=== Goal ===
Copy each line exactly. Leave nothing out.

=== Raw data ===
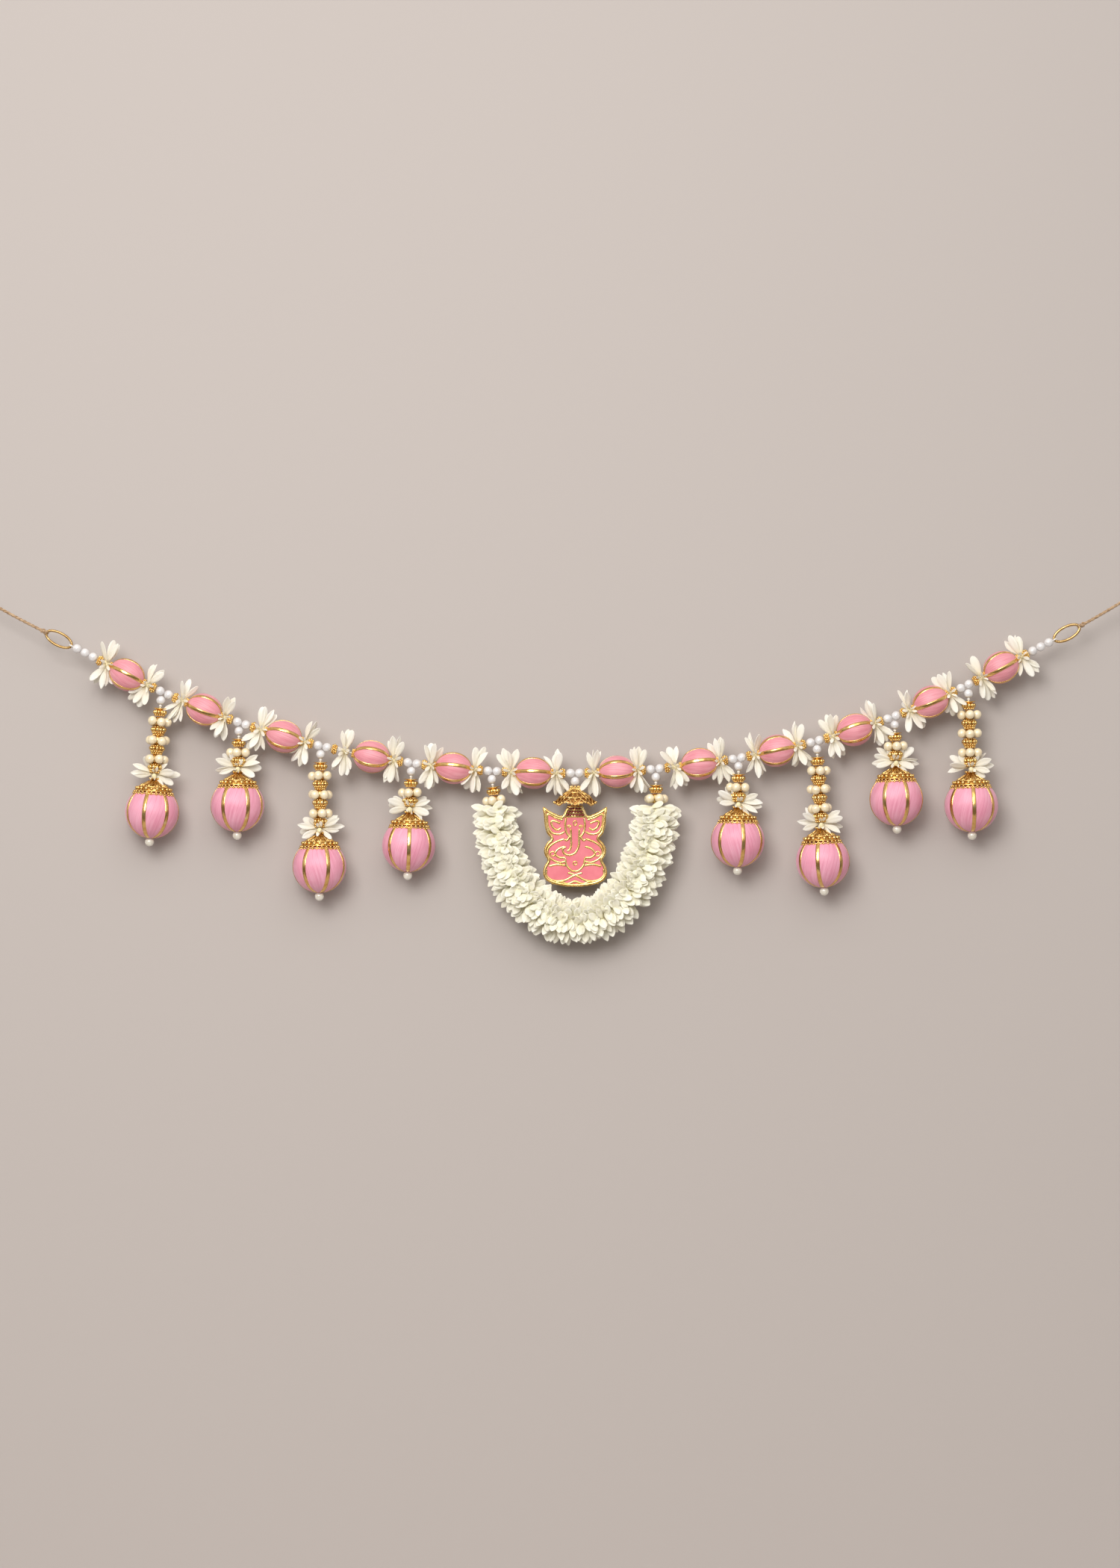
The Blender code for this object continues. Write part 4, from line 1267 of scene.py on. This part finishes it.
plate_mesh = slab(plate_outline, 0.0, -PLATE_THICK)
add_piece("plate_gold", plate_mesh, gold, ["pendant_plate"])
plate_mesh.set_sharp_from_angle(angle=radians(40))
enamel, enamel_tree, enamel_shader = new_finish("pink_enamel", (0.80, 0.21, 0.28), 0.18)
enamel_shades = [(0.3, (0.78, 0.19, 0.235)), (0.7, (0.86, 0.25, 0.29))]
enamel_body = ramp(enamel_tree, noise(enamel_tree, 90, 2), enamel_shades)
feed(enamel_shader, {"Base Color": enamel_body, "Coat Weight": 0.7})
bump(enamel_shader, noise(enamel_tree, 160, 2), 0.15, 0.0004)
enamel_mesh = slab(drawn_in(plate_outline, PLATE_RIM * 0.6), 0.00015, -0.0002)
add_piece("plate_enamel", enamel_mesh, enamel)
enamel_mesh.set_sharp_from_angle(angle=radians(30))

# Strokes of the drawing, in millimetres across and below the plate's top; paired ones are mirrored
PAIRED = (
    ((8.4, 12.0), (9.2, 18.0), (8.0, 25.5), (4.4, 30.0)),
    ((11.6, 13.6), (18.6, 11.4), (25.4, 8.2), (26.0, 14.0), (25.0, 20.4), (21.4, 25.8), (15.0, 27.0),
     (10.0, 25.0)),
    ((14.0, 16.8), (19.2, 14.8), (22.4, 15.4), (20.8, 20.4), (16.4, 23.0), (13.2, 21.0)),
    ((4.6, 28.6), (7.4, 32.6), (9.8, 32.2)),
    ((10.0, 31.4), (18.0, 34.4), (24.4, 39.4), (25.6, 45.6), (21.8, 50.6), (14.6, 53.6), (9.0, 52.4)),
    ((9.4, 38.6), (15.4, 40.8), (18.6, 45.4), (14.8, 48.8), (9.2, 49.0)),
    ((26.8, 59.8), (26.6, 66.0), (20.4, 70.4), (10.2, 70.4), (1.4, 66.0), (-6.6, 63.2)),
    ((8.8, 56.4), (17.0, 55.4), (24.4, 57.2)),
)
SINGLE = (
    ((4.0, 22.0), (3.8, 31.0), (3.4, 38.0), (0.2, 44.4), (-5.6, 46.6), (-10.6, 44.6), (-11.2, 40.6),
     (-8.4, 39.2)),
    ((-4.0, 22.0), (-3.8, 31.0), (-3.6, 37.0), (-5.0, 41.4), (-7.6, 42.6)),
    ((-9.2, 49.6), (-8.0, 56.0), (-4.0, 60.6), (0.0, 61.8), (4.0, 60.6), (8.0, 56.0), (9.2, 49.6)),
    ((-22.0, 73.0), (-14.0, 71.4), (-7.0, 73.6), (0.0, 71.2), (7.0, 73.6), (14.0, 71.4), (22.0, 73.0)),
)
# Bands of the headdress, and the round cells between them
BANDS = (((-5.0, 1.6), (5.0, 1.6)), ((-6.6, 4.4), (6.6, 4.4)), ((-8.4, 7.2), (8.4, 7.2)),
         ((-10.4, 10.2), (10.4, 10.2)))
RINGS = ((0.0, 16.6, 1.5, 2.3), (5.4, 19.6, 1.5, 0.9), (-5.4, 19.6, 1.5, 0.9), (0.0, 54.2, 1.7, 1.7),
         (21.0, 45.4, 2.2, 2.2), (-21.0, 45.4, 2.2, 2.2))
CELL_ROWS = ((3.0, 4, 2.9), (6.0, 5, 2.9), (9.0, 6, 2.9))


def stroke_rows(points, wide, lift):
    """Rows of a low rounded line of gold on the plate's face."""
    section = ((-1, LINE_SUNK), (-0.8, lift * 0.7), (0, lift), (0.8, lift * 0.7), (1, LINE_SUNK))
    rows = []
    for i, (side, below) in enumerate(points):
        here, there = points[max(i - 1, 0)], points[min(i + 1, len(points) - 1)]
        direction = Vector((there[0] - here[0], there[1] - here[1])).normalized()
        across = Vector((-direction.y, direction.x))
        row = []
        for offset, height in section:
            aside = across * offset * wide * 1000
            row.append(on_plate((side + aside.x) / 1000, (below + aside.y) / 1000, height))
        rows.append(row)
    return rows


strokes = [*SINGLE, *PAIRED] + [[(-side, below) for side, below in line] for line in PAIRED]
rim_line = [(side * 1000, below * 1000) for side, below in drawn_in(plate_outline, PLATE_RIM / 2)]
plate_lines = [stroke_rows(rim_line + rim_line[:1], PLATE_RIM / 2, RIM_HIGH)]
plate_lines += [stroke_rows(smooth_line(line, 7), LINE_WIDE, LINE_HIGH) for line in strokes]
for side, below, wide, high in RINGS:
    ring = [(side + wide * cos(t), below + high * sin(t)) for t in angles(20) + [2 * pi]]
    plate_lines.append(stroke_rows(ring, LINE_WIDE * 0.6, LINE_HIGH))
plate_lines += [stroke_rows(line, BAND_WIDE, LINE_HIGH) for line in BANDS]
add_piece("plate_lines", rows_mesh(plate_lines), gold)
garnet, garnet_tree, garnet_shader = new_finish("garnet_enamel", (0.22, 0.02, 0.02), 0.2)
bump(garnet_shader, noise(garnet_tree, 900), 0.1, 0.0002)
cell = round_ball(0.0012)
cells = []
for below, count, apart in CELL_ROWS:
    for k in range(count):
        centre = on_plate((k - (count - 1) / 2) * apart / 1000, below / 1000, 0.0007)
        cells.append((cell, Matrix.Translation(centre) @ Matrix.Diagonal((1, 0.35, 1, 1))))
add_piece("headdress_cells", cells, garnet)
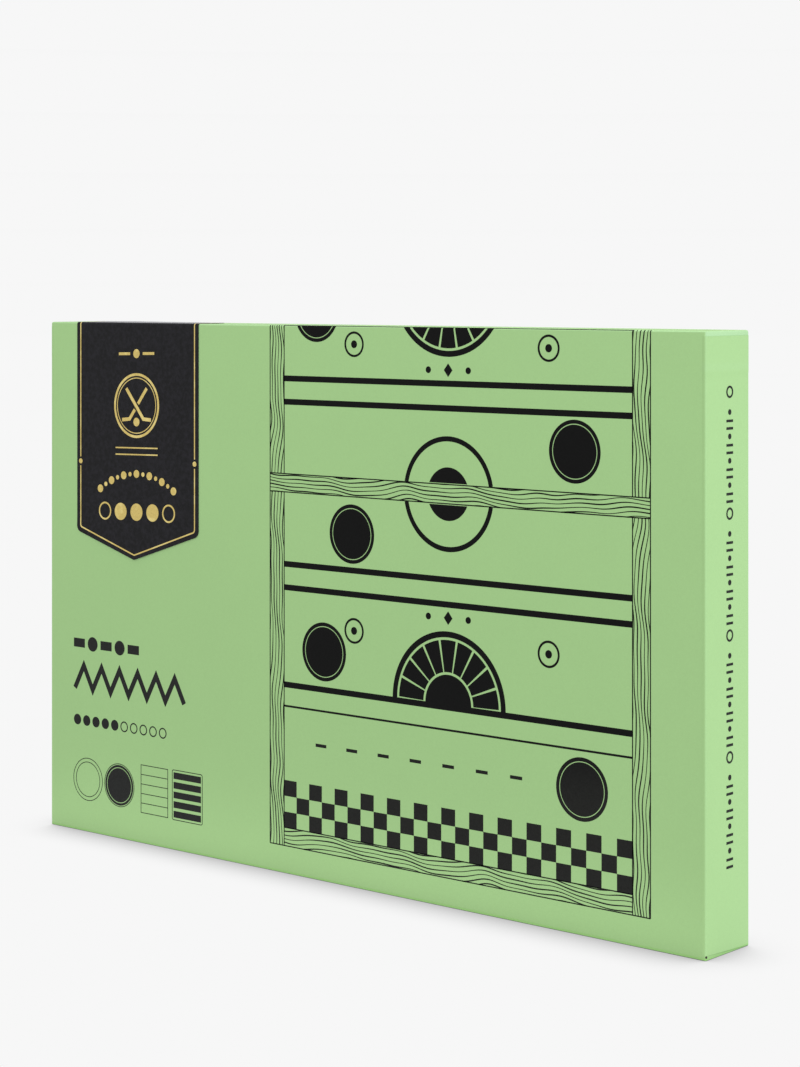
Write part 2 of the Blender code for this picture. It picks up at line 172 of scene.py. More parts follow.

=== Completed exercise ===
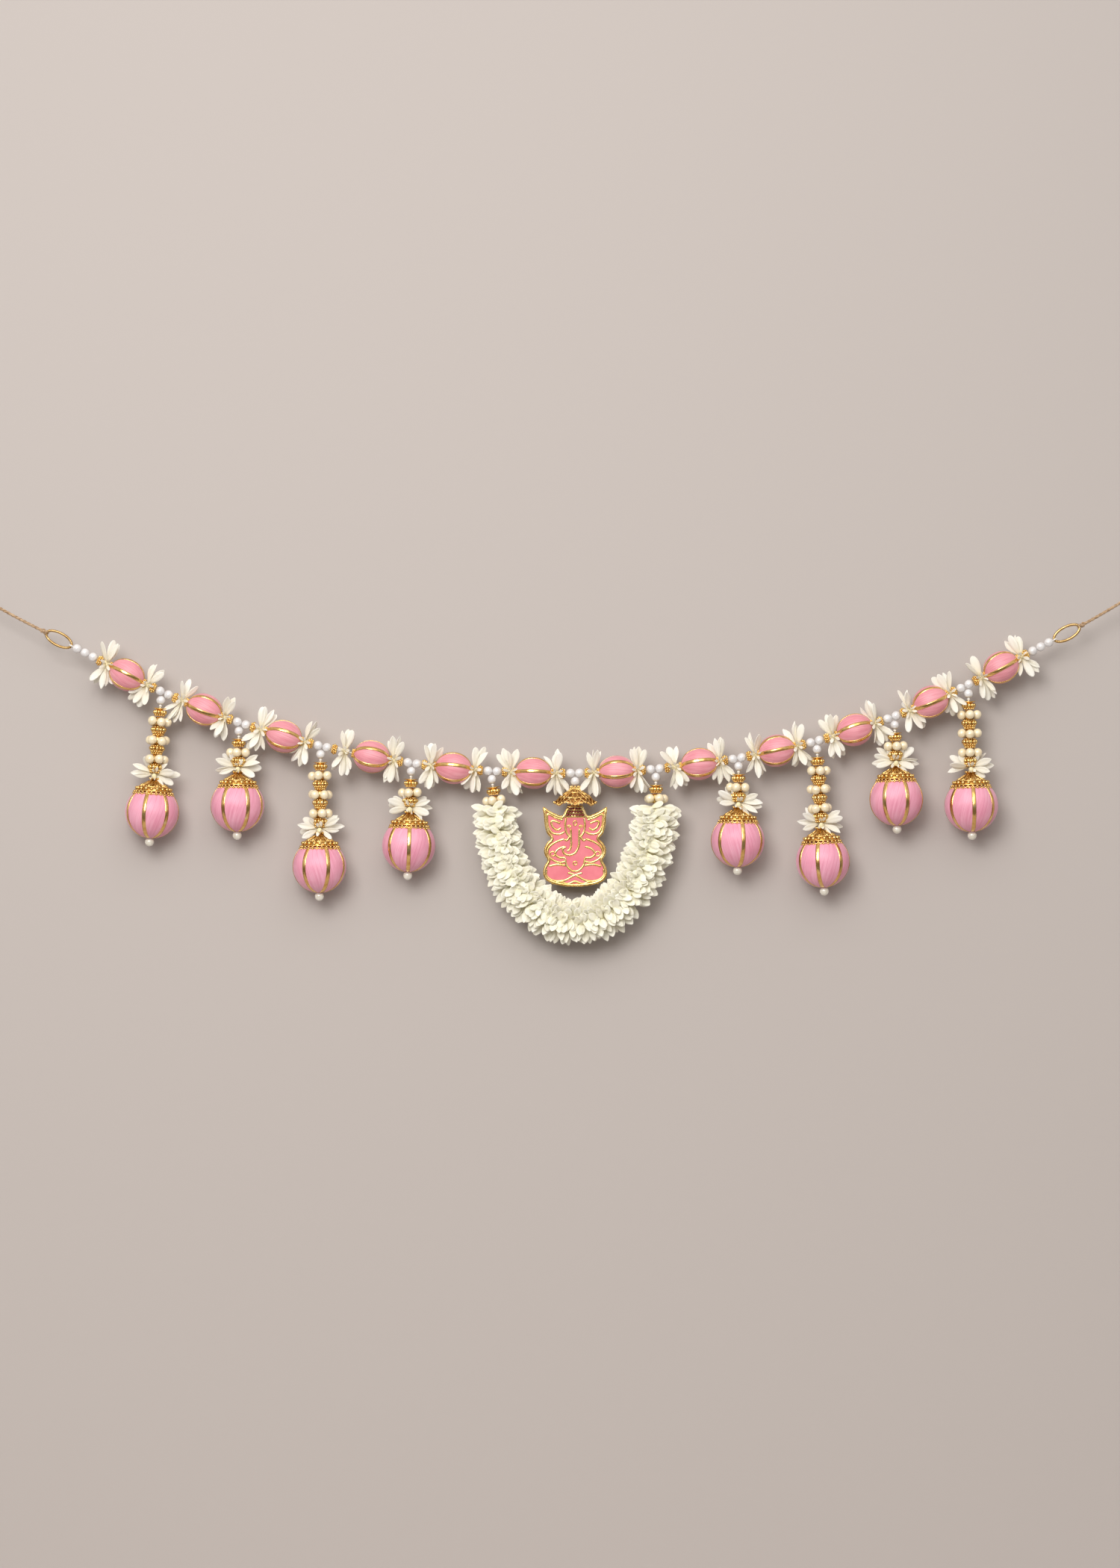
The Blender code for this object continues. Write part 4, from line 1267 of scene.py on. This part finishes it.
plate_mesh = slab(plate_outline, 0.0, -PLATE_THICK)
add_piece("plate_gold", plate_mesh, gold, ["pendant_plate"])
plate_mesh.set_sharp_from_angle(angle=radians(40))
enamel, enamel_tree, enamel_shader = new_finish("pink_enamel", (0.80, 0.21, 0.28), 0.18)
enamel_shades = [(0.3, (0.78, 0.19, 0.235)), (0.7, (0.86, 0.25, 0.29))]
enamel_body = ramp(enamel_tree, noise(enamel_tree, 90, 2), enamel_shades)
feed(enamel_shader, {"Base Color": enamel_body, "Coat Weight": 0.7})
bump(enamel_shader, noise(enamel_tree, 160, 2), 0.15, 0.0004)
enamel_mesh = slab(drawn_in(plate_outline, PLATE_RIM * 0.6), 0.00015, -0.0002)
add_piece("plate_enamel", enamel_mesh, enamel)
enamel_mesh.set_sharp_from_angle(angle=radians(30))

# Strokes of the drawing, in millimetres across and below the plate's top; paired ones are mirrored
PAIRED = (
    ((8.4, 12.0), (9.2, 18.0), (8.0, 25.5), (4.4, 30.0)),
    ((11.6, 13.6), (18.6, 11.4), (25.4, 8.2), (26.0, 14.0), (25.0, 20.4), (21.4, 25.8), (15.0, 27.0),
     (10.0, 25.0)),
    ((14.0, 16.8), (19.2, 14.8), (22.4, 15.4), (20.8, 20.4), (16.4, 23.0), (13.2, 21.0)),
    ((4.6, 28.6), (7.4, 32.6), (9.8, 32.2)),
    ((10.0, 31.4), (18.0, 34.4), (24.4, 39.4), (25.6, 45.6), (21.8, 50.6), (14.6, 53.6), (9.0, 52.4)),
    ((9.4, 38.6), (15.4, 40.8), (18.6, 45.4), (14.8, 48.8), (9.2, 49.0)),
    ((26.8, 59.8), (26.6, 66.0), (20.4, 70.4), (10.2, 70.4), (1.4, 66.0), (-6.6, 63.2)),
    ((8.8, 56.4), (17.0, 55.4), (24.4, 57.2)),
)
SINGLE = (
    ((4.0, 22.0), (3.8, 31.0), (3.4, 38.0), (0.2, 44.4), (-5.6, 46.6), (-10.6, 44.6), (-11.2, 40.6),
     (-8.4, 39.2)),
    ((-4.0, 22.0), (-3.8, 31.0), (-3.6, 37.0), (-5.0, 41.4), (-7.6, 42.6)),
    ((-9.2, 49.6), (-8.0, 56.0), (-4.0, 60.6), (0.0, 61.8), (4.0, 60.6), (8.0, 56.0), (9.2, 49.6)),
    ((-22.0, 73.0), (-14.0, 71.4), (-7.0, 73.6), (0.0, 71.2), (7.0, 73.6), (14.0, 71.4), (22.0, 73.0)),
)
# Bands of the headdress, and the round cells between them
BANDS = (((-5.0, 1.6), (5.0, 1.6)), ((-6.6, 4.4), (6.6, 4.4)), ((-8.4, 7.2), (8.4, 7.2)),
         ((-10.4, 10.2), (10.4, 10.2)))
RINGS = ((0.0, 16.6, 1.5, 2.3), (5.4, 19.6, 1.5, 0.9), (-5.4, 19.6, 1.5, 0.9), (0.0, 54.2, 1.7, 1.7),
         (21.0, 45.4, 2.2, 2.2), (-21.0, 45.4, 2.2, 2.2))
CELL_ROWS = ((3.0, 4, 2.9), (6.0, 5, 2.9), (9.0, 6, 2.9))


def stroke_rows(points, wide, lift):
    """Rows of a low rounded line of gold on the plate's face."""
    section = ((-1, LINE_SUNK), (-0.8, lift * 0.7), (0, lift), (0.8, lift * 0.7), (1, LINE_SUNK))
    rows = []
    for i, (side, below) in enumerate(points):
        here, there = points[max(i - 1, 0)], points[min(i + 1, len(points) - 1)]
        direction = Vector((there[0] - here[0], there[1] - here[1])).normalized()
        across = Vector((-direction.y, direction.x))
        row = []
        for offset, height in section:
            aside = across * offset * wide * 1000
            row.append(on_plate((side + aside.x) / 1000, (below + aside.y) / 1000, height))
        rows.append(row)
    return rows


strokes = [*SINGLE, *PAIRED] + [[(-side, below) for side, below in line] for line in PAIRED]
rim_line = [(side * 1000, below * 1000) for side, below in drawn_in(plate_outline, PLATE_RIM / 2)]
plate_lines = [stroke_rows(rim_line + rim_line[:1], PLATE_RIM / 2, RIM_HIGH)]
plate_lines += [stroke_rows(smooth_line(line, 7), LINE_WIDE, LINE_HIGH) for line in strokes]
for side, below, wide, high in RINGS:
    ring = [(side + wide * cos(t), below + high * sin(t)) for t in angles(20) + [2 * pi]]
    plate_lines.append(stroke_rows(ring, LINE_WIDE * 0.6, LINE_HIGH))
plate_lines += [stroke_rows(line, BAND_WIDE, LINE_HIGH) for line in BANDS]
add_piece("plate_lines", rows_mesh(plate_lines), gold)
garnet, garnet_tree, garnet_shader = new_finish("garnet_enamel", (0.22, 0.02, 0.02), 0.2)
bump(garnet_shader, noise(garnet_tree, 900), 0.1, 0.0002)
cell = round_ball(0.0012)
cells = []
for below, count, apart in CELL_ROWS:
    for k in range(count):
        centre = on_plate((k - (count - 1) / 2) * apart / 1000, below / 1000, 0.0007)
        cells.append((cell, Matrix.Translation(centre) @ Matrix.Diagonal((1, 0.35, 1, 1))))
add_piece("headdress_cells", cells, garnet)
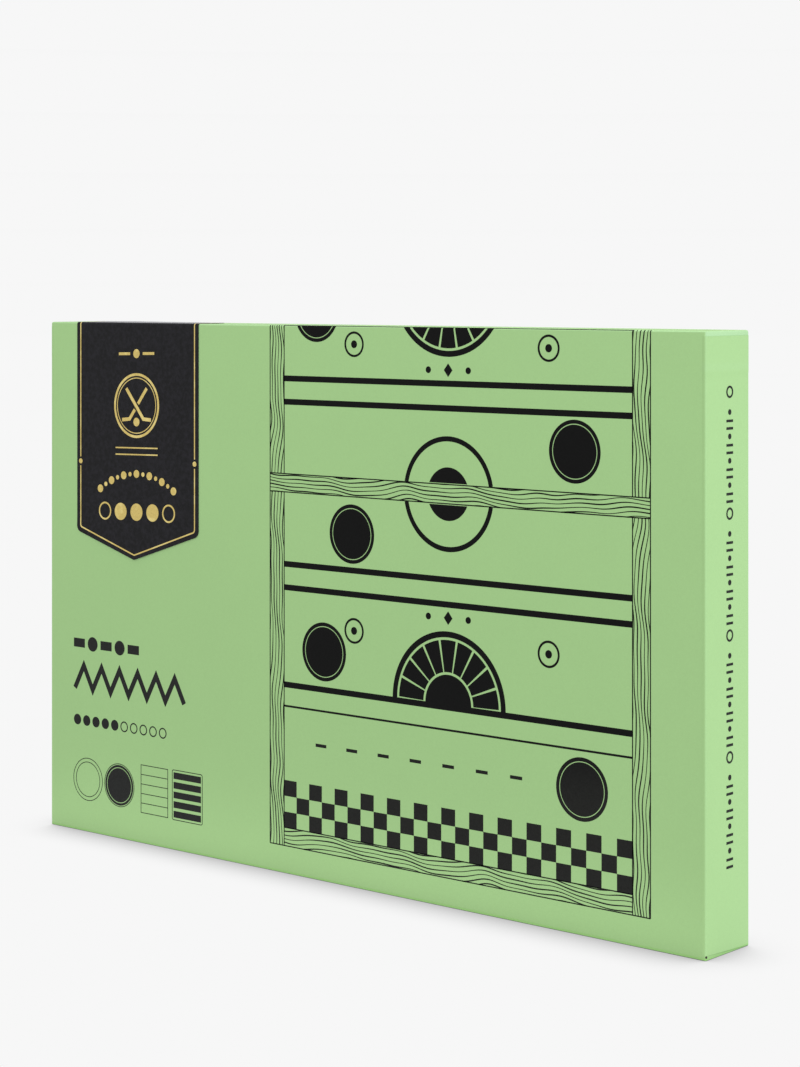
Write part 2 of the Blender code for this picture. It picks up at line 172 of scene.py. More parts follow.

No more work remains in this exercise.